When he presented this paper at a conference last fall, Santos got interest from government subcontractors and other employers who face similar scheduling issues, some of them separate from the pandemic.

“Companies are talking about downsizing their bricks-and-mortar locations,” he said. “Maybe they don’t need big office spaces if more people work from home, so they’re looking to reduce their footprint.”

At his brother’s company, the schedule Santos created has continued to work well more than a year later.

“He definitely got bragging rights, because we got it solved for him in a day or two,” he said with a laugh. “The other two managers said, ‘What the what?’”

ASQ award

This spring, the Binghamton section of the American Society for Quality (ASQ) honored Santos with the Paul A. Robert Award for “outstanding commitment” to supporting local businesses and organizations in promoting product and service quality.

In 1947, Robert founded a local group to preserve and propagate knowledge learned by the military during World War II. The group became the Binghamton section of the American Society for Quality, and it established the award in 1965.

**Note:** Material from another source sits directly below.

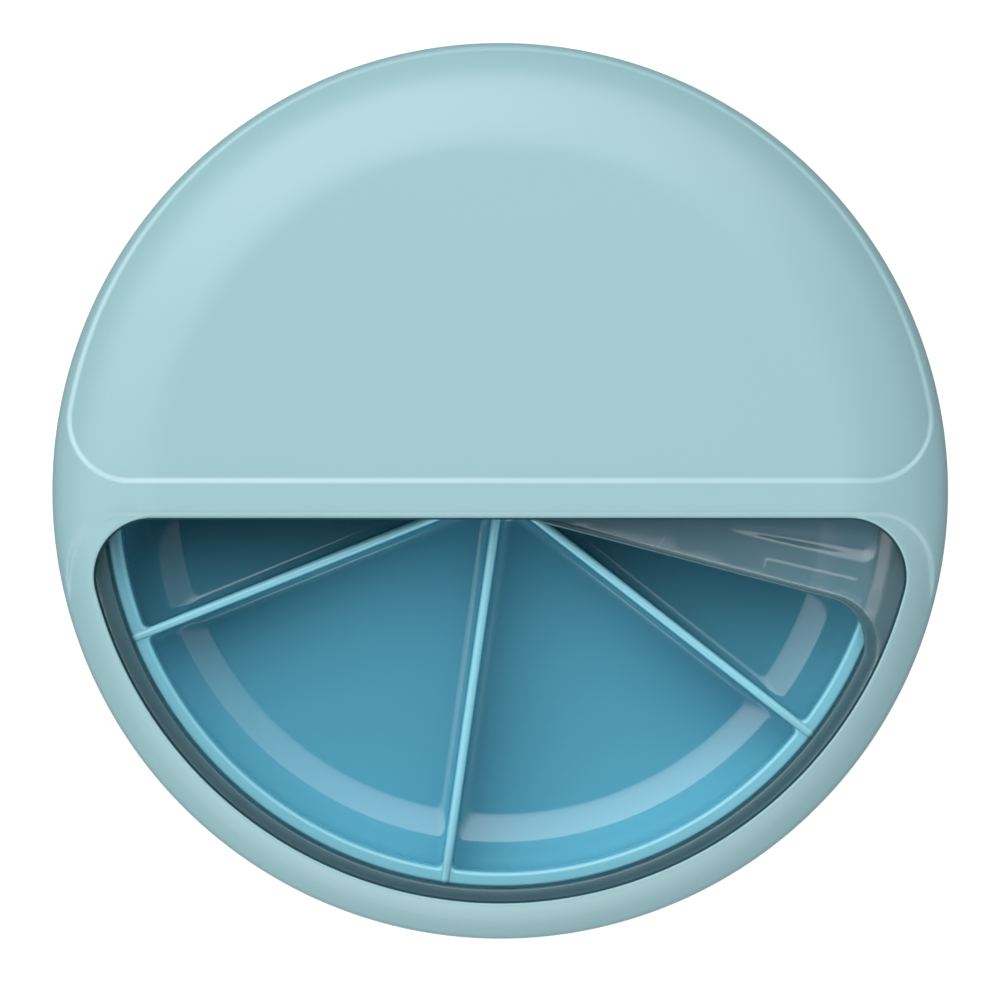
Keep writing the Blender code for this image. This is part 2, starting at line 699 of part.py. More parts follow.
def make_frames(parts):
    """Empties on the joint axes that carry the moving pieces."""
    frames = {}
    for name, location in (
        ("cover_axis", (0.0, 0.0, SKIRT_BOTTOM)),
        ("shutter_axis", (0.0, 0.0, SHUTTER_BOTTOM)),
    ):
        empty = bpy.data.objects.new(name, None)
        empty.location = location
        empty.empty_display_size = 10 * MM
        parts.objects.link(empty)
        frames[name] = empty
    frames["shutter_axis"].parent = frames["cover_axis"]
    frames["shutter_axis"].location.z -= SKIRT_BOTTOM
    return frames


def carry(axis, names):
    bpy.context.view_layer.update()
    for name in names:
        obj = bpy.data.objects[name]
        obj.parent = axis
        obj.matrix_parent_inverse = axis.matrix_world.inverted()


def main():
    clear_scene()
    parts = make_collection("rotary_pill_organiser")
    helpers = make_collection("helpers")
    helpers.hide_render = True

    pale_teal = make_material("pale_teal_plastic", (0.36, 0.59, 0.63), 0.38)
    blue = make_material("blue_tray_plastic", (0.16, 0.47, 0.62), 0.16)
    smoked = make_material("smoked_clear_plastic", (0.11, 0.22, 0.25), 0.05, alpha=0.3)
    white = make_material("white_acetal", (0.80, 0.82, 0.82), 0.35)
    grey_rubber = make_material("grey_rubber", (0.20, 0.22, 0.23), 0.85)
    steel = make_material("stainless_steel", (0.62, 0.63, 0.64), 0.25, 1.0)
    spring_steel = make_material("spring_steel", (0.45, 0.46, 0.48), 0.3, 1.0)
    brass = make_material("brass", (0.72, 0.52, 0.22), 0.3, 1.0)

    make_base(parts, helpers, pale_teal)
    make_tray(parts, helpers, blue)
    make_feet(parts, grey_rubber)
    make_detents(parts, white, spring_steel)
    ring("glide_ring", GLIDE_RING, parts, white, LARGE_STEPS)
    make_cap(parts, pale_teal)

    make_cover(parts, helpers, pale_teal)
    make_retainer(parts, helpers, pale_teal)
    make_screw(parts, helpers, steel)
    ring("pivot_sleeve", SLEEVE, parts, steel)
    ring("threaded_insert", INSERT, parts, brass)
    ring("head_washer", HEAD_WASHER, parts, steel)
    make_wave_washer(parts, spring_steel)

    make_shutter(parts, helpers, smoked)
    ring("shutter_washer", SHUTTER_WASHER, parts, white)

    frames = make_frames(parts)
    on_cover = (
        "cover_shell",
        "shutter_retainer",
        "pivot_screw",
        "pivot_sleeve",
        "threaded_insert",
        "head_washer",
        "wave_washer",
        "shutter_washer",
    )
    carry(frames["cover_axis"], on_cover)
    carry(frames["shutter_axis"], ("shutter",))


main()
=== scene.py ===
"""Looks of the rotary pill organiser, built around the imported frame. Shapes are worked out in millimetres."""
import json
import math
from collections import namedtuple

import bmesh
import bpy
import numpy as np
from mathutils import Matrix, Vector
from mathutils.geometry import delaunay_2d_cdt


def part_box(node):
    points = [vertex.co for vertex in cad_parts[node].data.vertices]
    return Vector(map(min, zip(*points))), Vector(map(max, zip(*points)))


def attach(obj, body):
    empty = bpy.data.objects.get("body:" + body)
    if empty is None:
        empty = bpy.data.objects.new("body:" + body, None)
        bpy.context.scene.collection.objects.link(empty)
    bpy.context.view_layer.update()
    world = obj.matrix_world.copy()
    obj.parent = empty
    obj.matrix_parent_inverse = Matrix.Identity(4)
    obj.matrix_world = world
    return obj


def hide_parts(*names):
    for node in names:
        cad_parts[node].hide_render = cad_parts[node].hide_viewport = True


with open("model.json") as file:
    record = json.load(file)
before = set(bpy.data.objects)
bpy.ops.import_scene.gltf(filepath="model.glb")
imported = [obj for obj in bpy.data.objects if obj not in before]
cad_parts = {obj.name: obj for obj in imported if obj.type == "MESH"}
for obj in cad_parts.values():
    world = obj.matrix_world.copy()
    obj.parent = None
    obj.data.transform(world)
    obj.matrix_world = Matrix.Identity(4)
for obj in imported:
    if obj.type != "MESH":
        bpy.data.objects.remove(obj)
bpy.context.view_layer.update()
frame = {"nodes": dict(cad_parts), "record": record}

MM = 0.001

# A circle cut by a chord, with rounded corners: the circle's radius, the chord's y, the corners' radius,
# the side of the chord that is kept (1 above it, -1 below it) and the circle's shift along y.
Segment = namedtuple("Segment", "radius chord corner side shift")


def box_mm(node):
    low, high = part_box(node)
    return np.array(low) / MM, np.array(high) / MM


COVER_LOW, COVER_HIGH = box_mm("cover_shell")
BASE_LOW, BASE_HIGH = box_mm("base_shell")
TRAY_LOW, TRAY_HIGH = box_mm("tray")
SHUTTER_LOW, SHUTTER_HIGH = box_mm("shutter")

# Points round a circle, and the spacing of points along the outlines in the cover's top face.
COLUMNS = 480
BORE_COLUMNS = 48
SPACING = 0.6

# Cover: a flat top, a barrel that bends down from it, a tighter shoulder and an upright side.
OUTER_RADIUS = COVER_HIGH[0]
GRIP_TOP = COVER_HIGH[2]
SKIRT_BOTTOM = COVER_LOW[2]
SKIRT_RADIUS = OUTER_RADIUS - 0.15
SKIRT_INNER = 54.1
SIDE_BOTTOM = SKIRT_BOTTOM + 2.9
FLAT_RADIUS = 41.3
GRIP_BEND = 16.5
SHOULDER_RADIUS = 53.6
SHOULDER_STEPS = 9
SKIN_RADIUS = 54.5
COVER_WALL = 2.0
# Inside the cover: the ceiling's edge as (radius, height), and the groove that the retainer snaps into as
# (radius, low, high), in the track between the glide ring and the ceiling.
CEILING_EDGE = (52.3, 22.0)
GLIDE_TOP = 15.3
TRACK_RADIUS = 53.1
TRACK_TOP = 21.5
SNAP_GROOVE = (53.7, 18.5, 19.6)
COVER_BOSS_RADIUS = 3.2
COVER_BOSS_BOTTOM = 22.7
INSERT_RADIUS = 2.2

# The dished field above the bar, the lowered ledge round the window and the window.
FIELD_OUTLINE = Segment(53.45, 1.25, 7.6, 1, 0.75)
LEDGE_OUTLINE = Segment(53.0, -2.85, 7.0, -1, -14.0)
WINDOW_OUTLINE = Segment(51.1, -3.3, 7.2, -1, 0.7)
FIELD_SINK = 0.4
# The field's depth below the barrel, along the bar and near the rim, and the width over which it deepens.
FIELD_CHORD_SINK = 0.26
FIELD_RIM_SINK = 0.44
FIELD_DEEPENING = 9.0
FIELD_TOP = GRIP_TOP - FIELD_SINK
FIELD_BEND = GRIP_BEND - FIELD_SINK
FIELD_STEP = 0.95
LEDGE_STEP = 1.0
WINDOW_FILLET = 0.45
WINDOW_DRAFT = 0.22
WINDOW_CHAMFER = 0.25
# The mesh attribute that carries a painted highlight along the field's edge, making it paler, and its half
# width.
EDGE_HIGHLIGHT = "edge_highlight"
EDGE_HIGHLIGHT_HALF_WIDTH = 0.5

# Tray.
RIM_TOP = TRAY_HIGH[2] - 0.4
RIM_RADIUS = 48.6
RIM_INNER = 46.8
RIM_SOFT = 0.35
TRAY_FLOOR = TRAY_LOW[2] + 1.3
TRAY_FLOOR_RADIUS = 39.75
TRAY_FILLET = 6.9
TRAY_FILLET_TOP = TRAY_FLOOR + TRAY_FILLET
TRAY_WALL = 1.3
COMPARTMENTS = 6
COMPARTMENT_ANGLE = 2 * math.pi / COMPARTMENTS
MOUTH_SOFT = 0.5
HUB_RADIUS = 3.1
PIVOT_BORE = 2.1
DIVIDER_TOP = TRAY_HIGH[2]
DIVIDER_HALF = 0.535
DIVIDER_ANGLE = math.radians(21.9)
DIVIDER_DRAFT = 0.2
DIVIDER_FOOT = 1.1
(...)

Santos was hailed for initiating an ASQ student branch at Binghamton University and serving as faculty advisor from 1996 to 2004, as well as his many published papers, the “Quality Day” conferences he co-organized on campus, and his work with the Watson Institute for Systems Excellence (WISE) and the Industrial and Systems Engineering Review.

“Dr. Santos has been a major contributor to the field of quality, extending his passion for this subject matter to his students and encouraging their participation in this area for many years,” said Mohammad Khasawneh, professor and chair of the SSIE Department. “His ongoing mentorship and efforts to share knowledge with others interested in quality speak to the heart of this award, and we are delighted he was selected.”

Santos said he was surprised by the award but is proud of the contributions he’s made in the field of quality improvement.

“The work of most of my master’s advisees and several of my PhD advisees is in the area of quality, so if you look at all the master’s theses I’ve advised, easily 100 or so are related to quality, process development and process improvement,” he said. “That’s where most of my own research has been, too. Most of what I do with WISE and working with companies is about reliability.”